特区民泊とは、特定の地域で民泊新法の一部を緩和することが認められている制度ですが、すべての国家戦略特区で適用されているわけではありません。特区民泊が許可されているのは、「国家戦略特別区域外国人滞在施設経営事業」に認定されている特定の自治体と地域のみです。
現時点で、特区民泊が許可されているエリアを一部抜粋して、挙げておきます:
千葉県千葉市
東京都大田区
新潟県新潟市
大阪府大阪市
大阪府寝屋川市
大阪府八尾市
福岡県北九州市
これらの地域では特区民泊の運営が可能ですが、エリアにより適用される条件や規制が異なるため、具体的な事業展開にあたっては各自治体のルールを確認することが重要です。
③「マンスリーマンション」への転換
180日の制限が過ぎたら、その後は「マンスリーマンション」に切り替えるという方法もあります。
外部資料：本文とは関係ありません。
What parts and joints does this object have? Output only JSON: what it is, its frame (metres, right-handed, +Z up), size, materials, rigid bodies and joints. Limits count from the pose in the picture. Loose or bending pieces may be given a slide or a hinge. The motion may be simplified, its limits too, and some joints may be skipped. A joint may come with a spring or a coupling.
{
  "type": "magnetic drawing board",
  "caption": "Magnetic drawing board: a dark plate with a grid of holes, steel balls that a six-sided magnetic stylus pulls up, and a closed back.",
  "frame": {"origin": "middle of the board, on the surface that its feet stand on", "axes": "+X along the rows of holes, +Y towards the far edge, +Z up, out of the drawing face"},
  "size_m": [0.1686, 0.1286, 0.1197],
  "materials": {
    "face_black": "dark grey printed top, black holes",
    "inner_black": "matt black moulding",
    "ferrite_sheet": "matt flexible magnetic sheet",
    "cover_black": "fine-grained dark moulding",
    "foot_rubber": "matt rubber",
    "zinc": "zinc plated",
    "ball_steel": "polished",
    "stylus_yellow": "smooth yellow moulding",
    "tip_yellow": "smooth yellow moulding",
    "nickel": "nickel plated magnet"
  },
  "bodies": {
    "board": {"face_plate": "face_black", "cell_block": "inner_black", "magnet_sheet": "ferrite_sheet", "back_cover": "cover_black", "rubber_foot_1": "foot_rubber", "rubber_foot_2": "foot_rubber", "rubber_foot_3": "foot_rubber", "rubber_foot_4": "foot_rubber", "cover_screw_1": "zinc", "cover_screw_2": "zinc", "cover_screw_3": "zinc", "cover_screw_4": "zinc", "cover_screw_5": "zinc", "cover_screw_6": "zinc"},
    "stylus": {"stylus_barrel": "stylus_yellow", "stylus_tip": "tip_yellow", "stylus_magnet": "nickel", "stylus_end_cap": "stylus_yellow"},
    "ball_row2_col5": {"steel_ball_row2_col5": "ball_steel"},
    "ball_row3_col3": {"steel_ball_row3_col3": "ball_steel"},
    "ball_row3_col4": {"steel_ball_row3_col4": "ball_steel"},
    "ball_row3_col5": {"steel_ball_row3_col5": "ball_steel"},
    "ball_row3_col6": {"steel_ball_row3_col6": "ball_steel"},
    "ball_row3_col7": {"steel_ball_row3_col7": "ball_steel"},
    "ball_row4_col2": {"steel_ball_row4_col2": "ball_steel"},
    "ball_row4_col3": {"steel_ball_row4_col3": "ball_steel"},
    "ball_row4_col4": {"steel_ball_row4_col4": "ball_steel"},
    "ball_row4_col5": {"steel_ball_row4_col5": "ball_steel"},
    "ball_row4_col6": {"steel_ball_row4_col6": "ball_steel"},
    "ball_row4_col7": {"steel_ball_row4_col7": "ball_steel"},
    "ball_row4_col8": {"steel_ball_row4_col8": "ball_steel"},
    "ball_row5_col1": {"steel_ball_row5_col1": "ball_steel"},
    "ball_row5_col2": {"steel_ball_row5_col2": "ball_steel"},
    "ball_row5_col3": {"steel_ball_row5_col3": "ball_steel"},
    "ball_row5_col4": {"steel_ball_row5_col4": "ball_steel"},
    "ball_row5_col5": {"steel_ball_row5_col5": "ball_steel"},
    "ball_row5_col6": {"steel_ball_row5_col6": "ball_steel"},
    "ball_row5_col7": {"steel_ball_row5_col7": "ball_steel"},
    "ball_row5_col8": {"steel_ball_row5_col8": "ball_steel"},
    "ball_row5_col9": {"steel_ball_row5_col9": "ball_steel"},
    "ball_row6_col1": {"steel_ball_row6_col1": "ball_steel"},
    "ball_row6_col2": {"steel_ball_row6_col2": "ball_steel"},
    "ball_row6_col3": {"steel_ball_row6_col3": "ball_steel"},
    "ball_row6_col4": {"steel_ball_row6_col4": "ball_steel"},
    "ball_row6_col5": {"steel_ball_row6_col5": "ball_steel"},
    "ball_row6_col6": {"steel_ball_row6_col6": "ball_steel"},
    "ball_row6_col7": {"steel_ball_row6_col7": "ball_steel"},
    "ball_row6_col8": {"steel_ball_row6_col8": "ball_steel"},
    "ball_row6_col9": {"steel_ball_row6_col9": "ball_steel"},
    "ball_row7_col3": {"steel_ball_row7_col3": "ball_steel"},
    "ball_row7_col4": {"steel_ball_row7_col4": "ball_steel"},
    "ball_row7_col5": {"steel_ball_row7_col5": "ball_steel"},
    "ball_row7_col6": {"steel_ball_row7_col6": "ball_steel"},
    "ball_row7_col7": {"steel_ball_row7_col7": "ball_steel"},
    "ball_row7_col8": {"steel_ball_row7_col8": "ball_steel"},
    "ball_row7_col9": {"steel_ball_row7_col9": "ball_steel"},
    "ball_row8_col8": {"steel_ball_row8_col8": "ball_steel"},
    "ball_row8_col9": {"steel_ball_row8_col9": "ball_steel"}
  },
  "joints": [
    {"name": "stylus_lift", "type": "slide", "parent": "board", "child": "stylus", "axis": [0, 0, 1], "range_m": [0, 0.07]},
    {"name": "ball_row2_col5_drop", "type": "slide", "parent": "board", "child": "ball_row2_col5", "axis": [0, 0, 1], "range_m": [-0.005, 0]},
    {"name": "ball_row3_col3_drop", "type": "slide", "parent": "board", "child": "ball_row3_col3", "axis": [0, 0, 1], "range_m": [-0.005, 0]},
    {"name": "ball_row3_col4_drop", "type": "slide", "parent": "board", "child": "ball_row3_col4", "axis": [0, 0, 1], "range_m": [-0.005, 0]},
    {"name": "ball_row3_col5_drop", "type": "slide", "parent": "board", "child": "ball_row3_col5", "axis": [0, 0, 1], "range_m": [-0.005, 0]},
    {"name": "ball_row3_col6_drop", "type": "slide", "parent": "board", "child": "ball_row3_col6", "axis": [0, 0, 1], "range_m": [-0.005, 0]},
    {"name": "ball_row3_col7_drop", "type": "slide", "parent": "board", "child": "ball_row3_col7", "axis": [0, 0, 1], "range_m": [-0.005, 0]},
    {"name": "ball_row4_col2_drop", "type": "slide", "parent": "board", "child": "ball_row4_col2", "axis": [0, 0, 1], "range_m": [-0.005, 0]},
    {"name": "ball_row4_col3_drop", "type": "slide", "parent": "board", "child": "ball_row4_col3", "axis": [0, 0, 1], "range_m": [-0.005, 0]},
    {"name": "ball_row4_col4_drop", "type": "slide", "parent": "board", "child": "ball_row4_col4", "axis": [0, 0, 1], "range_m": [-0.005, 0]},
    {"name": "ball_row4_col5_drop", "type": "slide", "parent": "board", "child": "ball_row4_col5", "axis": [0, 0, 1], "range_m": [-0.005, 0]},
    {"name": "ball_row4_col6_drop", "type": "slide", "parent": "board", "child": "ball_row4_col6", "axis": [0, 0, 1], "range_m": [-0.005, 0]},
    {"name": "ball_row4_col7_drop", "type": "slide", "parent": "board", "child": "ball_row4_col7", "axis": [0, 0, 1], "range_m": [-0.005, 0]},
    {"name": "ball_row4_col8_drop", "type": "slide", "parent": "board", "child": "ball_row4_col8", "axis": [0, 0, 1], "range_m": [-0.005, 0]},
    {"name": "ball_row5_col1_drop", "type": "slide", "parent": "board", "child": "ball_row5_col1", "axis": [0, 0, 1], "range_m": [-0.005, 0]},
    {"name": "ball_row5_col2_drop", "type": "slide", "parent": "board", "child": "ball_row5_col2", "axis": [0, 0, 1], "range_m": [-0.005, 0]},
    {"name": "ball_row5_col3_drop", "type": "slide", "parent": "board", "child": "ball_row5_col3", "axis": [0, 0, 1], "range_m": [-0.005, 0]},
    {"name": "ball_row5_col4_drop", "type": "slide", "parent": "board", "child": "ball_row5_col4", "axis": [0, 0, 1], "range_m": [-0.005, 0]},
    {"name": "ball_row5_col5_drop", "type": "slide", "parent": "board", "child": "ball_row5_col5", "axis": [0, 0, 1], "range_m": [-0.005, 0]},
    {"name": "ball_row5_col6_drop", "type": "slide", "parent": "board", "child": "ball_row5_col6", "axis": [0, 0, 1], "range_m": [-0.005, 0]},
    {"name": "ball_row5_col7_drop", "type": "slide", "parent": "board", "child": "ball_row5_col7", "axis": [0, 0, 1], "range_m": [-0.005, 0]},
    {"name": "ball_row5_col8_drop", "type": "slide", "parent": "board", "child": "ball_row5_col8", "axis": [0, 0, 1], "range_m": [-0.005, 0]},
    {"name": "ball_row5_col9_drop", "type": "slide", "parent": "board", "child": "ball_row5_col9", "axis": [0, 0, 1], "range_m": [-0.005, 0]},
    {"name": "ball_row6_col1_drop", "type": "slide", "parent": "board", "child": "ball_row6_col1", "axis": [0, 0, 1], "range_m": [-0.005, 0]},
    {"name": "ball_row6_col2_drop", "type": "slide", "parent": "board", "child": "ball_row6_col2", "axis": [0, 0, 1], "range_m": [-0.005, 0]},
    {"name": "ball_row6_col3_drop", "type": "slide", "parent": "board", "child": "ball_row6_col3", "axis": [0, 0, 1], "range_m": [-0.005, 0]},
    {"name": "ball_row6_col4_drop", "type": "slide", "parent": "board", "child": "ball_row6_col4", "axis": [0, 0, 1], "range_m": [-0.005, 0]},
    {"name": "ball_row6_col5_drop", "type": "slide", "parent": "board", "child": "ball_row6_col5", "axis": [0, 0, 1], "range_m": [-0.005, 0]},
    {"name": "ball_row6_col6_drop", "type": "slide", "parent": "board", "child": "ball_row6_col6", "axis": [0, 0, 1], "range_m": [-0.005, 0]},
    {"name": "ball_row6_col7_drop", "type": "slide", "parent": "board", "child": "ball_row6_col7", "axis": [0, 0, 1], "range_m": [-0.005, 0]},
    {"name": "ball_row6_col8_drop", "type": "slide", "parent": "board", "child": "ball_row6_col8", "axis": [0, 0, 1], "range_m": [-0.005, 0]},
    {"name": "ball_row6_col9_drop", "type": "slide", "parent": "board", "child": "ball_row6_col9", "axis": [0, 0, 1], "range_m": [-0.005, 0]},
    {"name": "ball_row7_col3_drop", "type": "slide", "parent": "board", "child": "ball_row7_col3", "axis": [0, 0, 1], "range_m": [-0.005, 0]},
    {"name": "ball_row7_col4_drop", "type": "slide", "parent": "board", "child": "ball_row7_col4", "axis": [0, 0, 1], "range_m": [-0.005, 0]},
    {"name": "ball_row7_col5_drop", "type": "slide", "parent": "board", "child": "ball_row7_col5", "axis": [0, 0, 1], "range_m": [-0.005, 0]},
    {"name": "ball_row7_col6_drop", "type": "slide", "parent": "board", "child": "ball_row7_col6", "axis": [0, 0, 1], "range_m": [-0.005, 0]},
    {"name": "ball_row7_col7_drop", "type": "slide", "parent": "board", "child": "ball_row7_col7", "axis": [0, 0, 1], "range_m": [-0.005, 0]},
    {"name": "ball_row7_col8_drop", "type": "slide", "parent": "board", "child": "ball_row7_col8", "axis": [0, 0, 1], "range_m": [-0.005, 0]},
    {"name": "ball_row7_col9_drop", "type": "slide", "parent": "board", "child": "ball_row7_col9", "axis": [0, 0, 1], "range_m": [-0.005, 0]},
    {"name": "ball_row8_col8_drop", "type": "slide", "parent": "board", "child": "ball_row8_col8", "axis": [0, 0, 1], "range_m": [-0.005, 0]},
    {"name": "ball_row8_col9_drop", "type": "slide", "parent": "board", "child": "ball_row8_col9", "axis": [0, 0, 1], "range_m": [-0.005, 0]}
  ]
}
これは、一ヶ月以上の長期滞在者をターゲットにした賃貸マンションで、家具や家電がすでに揃っています。
この形式にすれば、民泊と違って年間通して運営することが可能です。
また、長期滞在者を対象とするため、収益の安定性も期待できます。
④「レンタルスペース」の併用
最後に、民泊と「レンタルスペース」を並行して運営するという方法があります。
これは、部屋を時間貸しするビジネスモデルです。
ただし、こちらは民泊新法で認められていないので、簡易宿所の許可を得て運営する必要があります。
いかがでしょうか? 現状の法律制限をクリアするための、4つの具体的な対応策をご紹介しました。
ぜひ、自分の事業に最適な対策を見つけ、効率的な運営を行ってください。
最後まで民泊投資ラボの記事にお付き合い頂き、ありがとうございました。